Recently, FSC made a similar ruling against APRIL, Indonesia's other major pulp and paper company, although it did not declare APRIL blacklisted as it has APP.

Both companies have active programs to achieve sustainability and protect biodiversity.

It seems WWF will only collaborate with companies on its terms. It had an agreement with APP a few years ago, then withdrew and contributed to a slew of attacks by NGOs against APP for harming the environment. APRIL is now trying to work with WWF. They are in for trouble if history is any guide.

The credibility of FSC certification is falling. Friends of the Earth is a member of FSC, but its UK arm now refuses to recommend it.

The World Rainforest Movement is actively campaigning against FSC standards. Certification is expensive and the principal value to business was protection from such attacks. WWF can no longer provide that and has itself become its own source of high political risk for any company with whom WWF has a gripe.

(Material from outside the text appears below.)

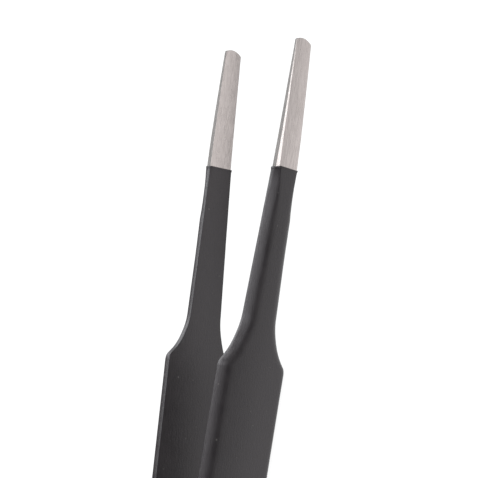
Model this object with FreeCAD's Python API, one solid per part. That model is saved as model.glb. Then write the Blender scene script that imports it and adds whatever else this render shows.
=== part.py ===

It seems obvious that WWF's goal is not to bring forest operators, business, Governments, NGOs and development institutions together to develop an effective strategy to balance economic development with the environment.

Instead it aims to turn the new global program to tackle climate change into the global convention to control forestry after which it has always hankered and for which the world's governments have not seen the need.

To build a new cooperative relationship with the Indonesian Government, which has contained illegal logging and is imposing greater controls to protect forest biodiversity, the best strategy for the Obama Administration would be to stare down those in Washington DC who consider deforestation a fashionable subject for social fund raising and promote programs that produce a better strategy on climate change and economic growth in countries like Indonesia. It should encourage the World Bank to do the same.

The writer is Chairman of World Growth.